What do I trust as the basis for my actions and choices? My mental context feels thin and brittle. My perception through my body senses is increasingly loud and demanding. I have the choice of where to place the weight of my discernment. Increasingly, I am using my “figure-it-out” capability to concretize the implications that arise out of a deeper level of perception mediated by my heart.
The pressure of sensual perception shows up in many ways.
I am an oil painter, and for the last 20 years have immersed myself in representational art … paintings that look like something that viewers can identify. Now I can’t do anything but work abstractly, faithful to momentary impulse. The great color planes that emerge on the canvas are not of my choosing; they are the expression of a deeper hand that is persistent and thematic. A friend noticed recently that complex dark swaths of color sit at the base of illuminated pigment toward the top of the canvas, perhaps connoting a clarity of the human spirit that persists behind prevailing darkness. I am respecting what my subconscious is conveying, though I don’t have concrete interpretations as of now.

Painting by Barbara Cecil.
Painting by Barbara Cecil.

Along with Dahr, I live in an area in Washington State that is crisscrossed with emergency preparedness efforts, as this is a prime earthquake zone. Recently I had a strong urge to get my food supplies in order. It turns out Dahr had the same impulse. Both having gotten the same memo, we piled into his truck and drove to Costco — a nightmarish place for me, but it made sense. He shoved one of those oversized carts into my path and we cruised the aisles in good spirits. No fear, just following orders, now replete with one month’s fare to tide us over should the need arise. For both of us, it isn’t just about earthquakes, but something in the wings that cannot be named. The preparation felt simply right, and even-keeled. It was an appropriate emotional and physical response.
I have thought often in the last years about what I call “Noah Moves.” Most people probably thought Noah was outlandish at best, building that ark in the desert. I imagine he felt rather isolated in his determination. But he followed his inner guidance. Things that we are called to do often don’t make sense to friends, colleagues or family … from buying a mountain of food at Costco, to moving, to rearranging patterns of relationship, to laying in protest on a bridge in London. I am continually answering the question, “How, then, shall we live?” according to an inner standard that registers direction moment by moment and day by day. I am learning, often ungracefully, by trial and error, how to bridge gaps between myself and the people I love who are navigating in a different reality. 
I recently received a letter from a professor, Aurora Winslade from Swarthmore College, who is in charge of a national sustainability network at universities across the United States. She was asking for emotional and psychological resources that could help her come to terms with the reality of our times:
I host a workshop/retreat for sustainability professionals each summer, and this summer we incorporated various attempts to explore the crisis that is unfolding around us and how we feel about it, and I found that many (most?) people there were going through serious emotional trauma as they tried to continue to do their day jobs of tirelessly cheerleading for incremental change, while (almost secretly) harboring increasing feelings of impending doom. 

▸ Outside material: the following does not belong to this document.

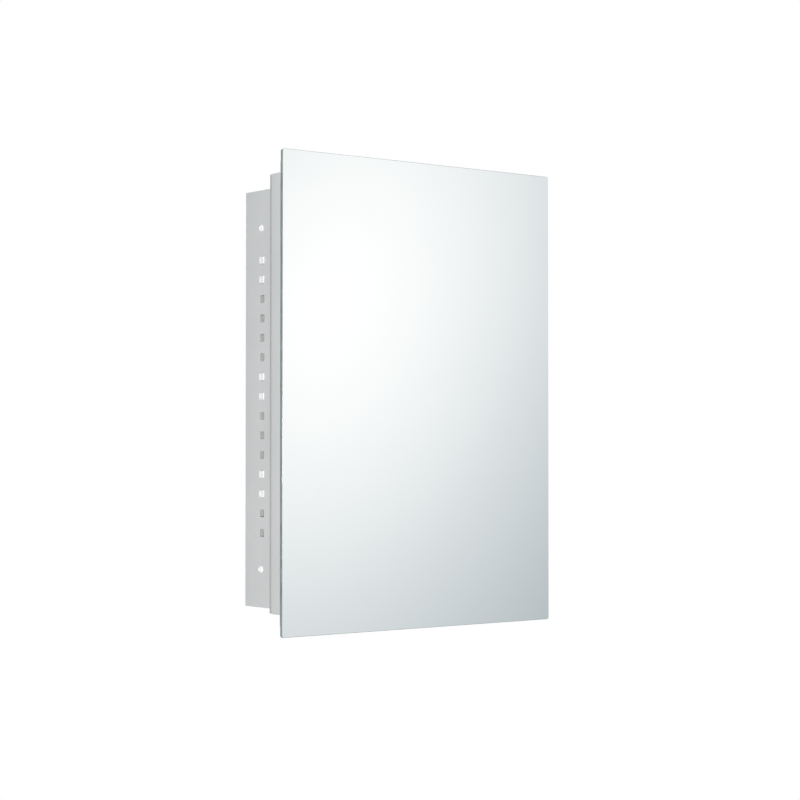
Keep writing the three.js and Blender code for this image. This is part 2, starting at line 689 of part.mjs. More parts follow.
/** The door pan: a tray whose floor faces the shelves and whose lips carry the mirror. */
function doorPan() {
  const inner = (inset, corner = PAN_CORNER_RADIUS) =>
    roundedRectangle(2 * (panHalfWidth - inset), 2 * (panHalfHeight - inset), corner, 2);
  const middle = (panFront + doorBack) / 2;
  const outside = prism(inner(PAN_EDGE_RADIUS), PAN_DEPTH, X, Z, {
    bevelEnabled: true,
    bevelThickness: PAN_EDGE_RADIUS,
    bevelSize: PAN_EDGE_RADIUS,
    bevelSegments: 2,
  }).translate(0, middle, 0);
  const cavity = prism(inner(SHEET), PAN_DEPTH - 2 * SHEET, X, Z).translate(0, middle, 0);
  const mouth = prism(inner(PAN_LIP, GAP), PAN_DEPTH, X, Z).translate(0, middle - 2 * SHEET, 0);
  const holes = [
    ...hingeFastenerZ.map((z) => panHole(-lipMiddle, z)),
    ...strikeRivetZ.map((z) => panHole(catchMiddle, z)),
    ...bumperZ.map((z) => panHole(lipMiddle, z)),
  ];
  return cut(outside, cavity, mouth, ...holes);
}

/** The board that backs the mirror inside the pan, with pockets for the rivets' tails. */
function doorFiller() {
  const halfWidth = panHalfWidth - PAN_LIP - GAP;
  const halfHeight = panHalfHeight - PAN_LIP - GAP;
  const floor = doorBack - SHEET - GAP;
  const board = block([-halfWidth, mirrorBack + GAP, -halfHeight], [halfWidth, floor, halfHeight]);
  const pocket = (x, z) =>
    bar(
      FILLER_POCKET_RADIUS,
      Y,
      new THREE.Vector3(x, floor, z),
      -FILLER_POCKET_DEPTH,
      CUT_PAST,
      ROUND_STEPS,
    );
  return cut(
    board,
    ...hingeFastenerZ.map((z) => pocket(-lipMiddle, z)),
    ...strikeRivetZ.map((z) => pocket(catchMiddle, z)),
    ...bumperZ.map((z) => pocket(lipMiddle, z)),
  );
}

/** The mirror glass, with its polished edge's small bevels. */
function mirrorGlass() {
  const outline = roundedRectangle(
    MIRROR_WIDTH - 2 * MIRROR_ARRIS,
    MIRROR_HEIGHT - 2 * MIRROR_ARRIS,
    MIRROR_CORNER_RADIUS - MIRROR_ARRIS,
  );
  return prism(outline, MIRROR_THICKNESS, X, Z, {
    bevelEnabled: true,
    bevelThickness: MIRROR_ARRIS,
    bevelSize: MIRROR_ARRIS,
    bevelSegments: 1,
  }).translate(0, mirrorBack - MIRROR_THICKNESS / 2, 0);
}

/** A strip of double-sided tape on one of the pan's lips. */
function tapeStrip(halfWidth, halfHeight, x, z) {
  return block(
    [x - halfWidth, mirrorBack + FILM, z - halfHeight],
    [x + halfWidth, panFront - FILM, z + halfHeight],
  );
}

/** The plate that the magnet pulls, with its rivet holes. */
function strikePlate() {
  const middle = strikeFace - STRIKE_THICKNESS / 2;
  const plate = prism(
    roundedRectangle(STRIKE_WIDTH, STRIKE_HEIGHT, STRIKE_CORNER_RADIUS, 2),
    STRIKE_THICKNESS,
    X,
    Z,
  );
  plate.translate(catchMiddle, middle, catchZ);
  return cut(plate, ...strikeRivetZ.map((z) => shankHole(Y, new THREE.Vector3(catchMiddle, middle, z))));
}

/** A rubber bumper: a dome that meets the frame's lip, and a stem through the pan's floor. */
function bumper(z) {
  const height = frameFront - doorBack - GAP;
  const foot = new THREE.Vector3(lipMiddle, doorBack, z);
  return turned(
    [
      [0, -SHEET - BUMPER_STEM],
      [BUMPER_STEM_TIP_RADIUS, -SHEET - BUMPER_STEM],
      [SHANK_RADIUS, -SHEET - BUMPER_STEM + BUMPER_STEM_TAPER],
      [SHANK_RADIUS, FILM],
      [BUMPER_RADIUS, FILM],
      [BUMPER_RADIUS, height * 0.45],
      [BUMPER_RADIUS * 0.86, height * 0.78],
      [BUMPER_RADIUS * 0.5, height],
      [0, height],
    ],
    Y,
    foot,
    ROUND_STEPS,
  );
}

// ---------------------------------------------------------------- magnetic catch

/** The catch's housing: a box open at the front, with a slotted ear at each end. */
function catchHousing() {
  const outside = wallInside - GAP;
  const shell = block(
    [outside - CATCH_WIDTH, catchFront, catchZ - CATCH_HEIGHT / 2],
    [outside, CATCH_BACK, catchZ + CATCH_HEIGHT / 2],
  );
  const pocket = block(
    [outside - CATCH_WIDTH + CATCH_WALL, catchFront - CUT_PAST, catchZ - MAGNET_HEIGHT / 2 - GAP],
    [outside - CATCH_WALL, CATCH_BACK - CATCH_WALL, catchZ + MAGNET_HEIGHT / 2 + GAP],
  );
  const ears = block(
    [outside - CATCH_EAR_THICKNESS, CATCH_BACK - CATCH_EAR_DEPTH, catchZ - CATCH_HEIGHT / 2 - CATCH_EAR],
    [outside, CATCH_BACK, catchZ + CATCH_HEIGHT / 2 + CATCH_EAR],
  );
  const slots = catchScrewZ.map((z) =>
    prism(
      roundedRectangle(CATCH_SLOT_LENGTH, 2 * SHANK_HOLE_RADIUS, SHANK_HOLE_RADIUS * ROUND_END),
      4 * CATCH_EAR_THICKNESS,
      Y,
      Z,
    ).translate(outside, catchScrewY, z),
  );
  return cut(join(shell, ears), pocket, ...slots);
}

/** A slice of the magnet's sandwich: from and to are distances from the catch's middle. */
function catchSlice(from, to, front) {
  return block(
    [catchMiddle + from, front, catchZ - MAGNET_HEIGHT / 2],
    [catchMiddle + to, CATCH_BACK - CATCH_WALL - GAP, catchZ + MAGNET_HEIGHT / 2],
  );
}

// ---------------------------------------------------------------- assembly

const SIDES = [
  ["left", -1],
  ["right", 1],
];
const ENDS = [
  ["top", 1],
  ["bottom", -1],
];

SIDES.forEach(([name, side]) => add(cabinet, `${name}_side_panel`, sidePanel(side), steelPaint));
ENDS.forEach(([name, end]) => add(cabinet, `${name}_panel`, endPanel(end), steelPaint));
add(cabinet, "back_panel", backPanel(), steelPaint);
SIDES.forEach(([name, side]) => add(cabinet, `frame_rail_${name}`, sideRail(side), steelPaint));
ENDS.forEach(([name, end]) => add(cabinet, `frame_rail_${name}`, endRail(end), steelPaint));
SIDES.forEach(([name, side]) => add(cabinet, `wall_gasket_${name}`, sideGasket(side), gasketFoam));
ENDS.forEach(([name, end]) => add(cabinet, `wall_gasket_${name}`, endGasket(end), gasketFoam));

SHELF_NAMES.forEach((name, index) => {
  add(cabinet, `shelf_${name}`, shelf(shelfZ[index]), shelfGlass);
  SIDES.forEach(([sideName, side]) => {
    add(cabinet, `shelf_clip_${name}_${sideName}`, shelfClip(side, shelfZ[index]), whiteNylon);
  });
});

SIDES.forEach(([sideName, side]) => {
  ENDS.forEach(([endName], index) => {
    add(cabinet, `hole_plug_${endName}_${sideName}`, wallHolePlug(side, wallHoleZ[index]), whiteNylon);
  });
});

add(cabinet, "hinge_leaf_frame", hingeLeaf(1), stainless);
add(cabinet, "hinge_pin", hingePin(), stainless);
hingeFastenerZ.forEach((z, index) => {
  const face = new THREE.Vector3(-lipMiddle, hingeY + BARREL_RADIUS - LEAF, z);
  add(cabinet, `hinge_screw_${index + 1}`, fastener(Y.clone().negate(), face, SCREW_LENGTH), stainless);
});

const halfMagnet = MAGNET_THICKNESS / 2;
const poleStart = halfMagnet + FILM;
add(cabinet, "catch_housing", catchHousing(), whiteNylon);
add(cabinet, "catch_magnet", catchSlice(-halfMagnet, halfMagnet, catchFront), ferrite);
SIDES.forEach(([name, side]) => {
  const slice = catchSlice(side * poleStart, side * (poleStart + POLE_THICKNESS), poleTip);
  add(cabinet, `catch_pole_${name}`, slice, zincSteel);
});
catchScrewZ.forEach((z, index) => {
  const face = new THREE.Vector3(wallInside - GAP - CATCH_EAR_THICKNESS, catchScrewY, z);
  const screw = fastener(X.clone().negate(), face, CATCH_SCREW_LENGTH);
  add(cabinet, `catch_screw_${index + 1}`, screw, zincSteel);
});

add(door, "mirror_glass", mirrorGlass(), silveredGlass);
const lipInset = PAN_LIP / 2;
SIDES.forEach(([name, side]) => {
  const strip = tapeStrip(TAPE_WIDTH / 2, panHalfHeight - TAPE_MARGIN, side * (panHalfWidth - lipInset), 0);
  add(door, `mirror_tape_${name}`, strip, foamTape);
});
ENDS.forEach(([name, end]) => {
  const halfLength = panHalfWidth - lipInset - TAPE_WIDTH / 2 - TAPE_SPACE;
  add(
    door,
    `mirror_tape_${name}`,
    tapeStrip(halfLength, TAPE_WIDTH / 2, 0, end * (panHalfHeight - lipInset)),
    foamTape,
  );
});
add(door, "door_pan", doorPan(), doorPaint);
add(door, "door_filler", doorFiller(), fillerBoard);
add(door, "hinge_leaf_door", hingeLeaf(-1), stainless);
hingeFastenerZ.forEach((z, index) => {
  const face = new THREE.Vector3(-lipMiddle, hingeY - BARREL_RADIUS + LEAF, z);
  add(door, `hinge_rivet_${index + 1}`, fastener(Y, face, RIVET_LENGTH), stainless);
});
add(door, "strike_plate", strikePlate(), zincSteel);
strikeRivetZ.forEach((z, index) => {
  const rivet = fastener(Y, new THREE.Vector3(catchMiddle, strikeFace, z), RIVET_LENGTH);
  add(door, `strike_rivet_${index + 1}`, rivet, zincSteel);
});
bumperZ.forEach((z, index) => add(door, `bumper_${ENDS[index][0]}`, bumper(z), greyRubber));

export default cabinet;
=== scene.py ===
"""A recessed medicine cabinet with a frameless mirror door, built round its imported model.

The body is folded sheet steel that sits in a wall, with a raised front frame, three glass shelves
on nylon clips and a magnetic catch. The mirror sits on a steel pan that turns on a piano hinge at
the left.
Everything is in metres: +X to the right of someone at the mirror, +Y into the wall, +Z up.
"""

from __future__ import annotations

import json
import logging
import math
from collections.abc import Callable, Iterable, Mapping, Sequence
from dataclasses import dataclass
from enum import Enum
from functools import cache

import bmesh
import bpy
from mathutils import Matrix, Vector


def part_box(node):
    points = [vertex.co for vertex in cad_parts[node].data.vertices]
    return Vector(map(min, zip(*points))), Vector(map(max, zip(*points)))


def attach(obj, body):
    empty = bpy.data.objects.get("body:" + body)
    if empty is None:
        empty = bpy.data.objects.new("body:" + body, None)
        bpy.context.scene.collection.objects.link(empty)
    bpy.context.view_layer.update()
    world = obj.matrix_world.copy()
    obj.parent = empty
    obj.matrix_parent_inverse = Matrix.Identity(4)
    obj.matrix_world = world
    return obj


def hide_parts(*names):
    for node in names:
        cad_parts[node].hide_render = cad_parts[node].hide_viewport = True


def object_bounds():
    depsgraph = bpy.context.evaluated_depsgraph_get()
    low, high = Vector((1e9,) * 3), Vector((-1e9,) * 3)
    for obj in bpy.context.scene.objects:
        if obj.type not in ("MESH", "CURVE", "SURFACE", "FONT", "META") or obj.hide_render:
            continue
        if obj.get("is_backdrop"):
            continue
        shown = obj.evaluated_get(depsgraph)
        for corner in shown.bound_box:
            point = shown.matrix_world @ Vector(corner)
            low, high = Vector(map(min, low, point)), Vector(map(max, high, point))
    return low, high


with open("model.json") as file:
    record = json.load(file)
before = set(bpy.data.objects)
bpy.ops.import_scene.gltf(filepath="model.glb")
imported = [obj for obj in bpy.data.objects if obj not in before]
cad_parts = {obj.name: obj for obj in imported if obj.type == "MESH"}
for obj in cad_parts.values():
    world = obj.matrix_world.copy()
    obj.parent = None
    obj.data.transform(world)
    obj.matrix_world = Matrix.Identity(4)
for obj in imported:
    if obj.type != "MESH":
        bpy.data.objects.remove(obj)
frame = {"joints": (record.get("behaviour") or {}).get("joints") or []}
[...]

Painting by Barbara Cecil.
Painting by Barbara Cecil.

Dahr and I write these reflections to help bridge this widening gap. I have deep compassion for activists who are entertaining the fact that it may be too late for all efforts to stem the tide. My integrity, well-being and a greater moral imperative demand action that is relevant now, as scientists’ worst-case scenarios are regularly surpassed.
My activist friend, Vicki Robin, whose ferocity and brilliance have been beacons for me for decades, including her advocacy for local food consumption, revolt against the Navy’s infringement on human rights in Washington State, and wisdom around deep change in our patterns of consumption, describes herself as palpating the walls in a dark room, looking for a light switch. She penned a poem recently as a way of describing her split between the two worlds. To me, it reads as a passage beyond the disparity that has been tearing at her for many months now. Here’s an excerpted version:
Reflections While Doing Dishes 
I will be useless in the end times because I’ll still be saving rubber bands in case someone someday needs one.
I’ll be useless because I’ll still be rinsing out plastic bags in the sea as the water rises.
With the last gallon of gas I’ll still be gliding to a stop in order to go just a little bit further.
Once the gas is gone I’ll be thinking of something useful to do with the car.
The habits grooved deep in me as rituals of giving a damn will keep on precisely because they are habits.
I will be one of those wispy haired disheveled old women with a toothless smile calling everyone dearie and honey
and seeing if I have something in my pocket for them.
It’s too late to change everything, my friends.
So let’s save rubber bands and plastic bags, let’s empty our pockets,
let’s fight for what’s right not because we will win (and we’ll want to) but because it’s just what we do.
What do I change now that the change has come? Perhaps only my expectation that we could change this in time.
I am not hopeless. I am only without the hopes I had.
I will fall silent soon as life grows resplendent with truth.
My days are still filled with serial shocks to my worldview and identity as I slowly come to understand more deeply how we got here, and what my part is in it. I bear witness and follow an inner thread. I believe that each of us is built to heal, restore, release, recreate, remember in our own way.
For me, I am making amends to this planet through all the ways I relate to Mother Earth. I am searching for new language to clothe an unprecedented juncture in time, and bringing that new language to these pages. I am finding ways to be an ally to Indigenous people who have long led — and continue to lead — the way in protecting and nurturing the Earth. And I am stepping up beside the young people who are on the front lines. Almost daily now I get on my hands and knees, and lower my head to touch the ground. This gesture, I realize, puts my heart above my head, telling me what to follow.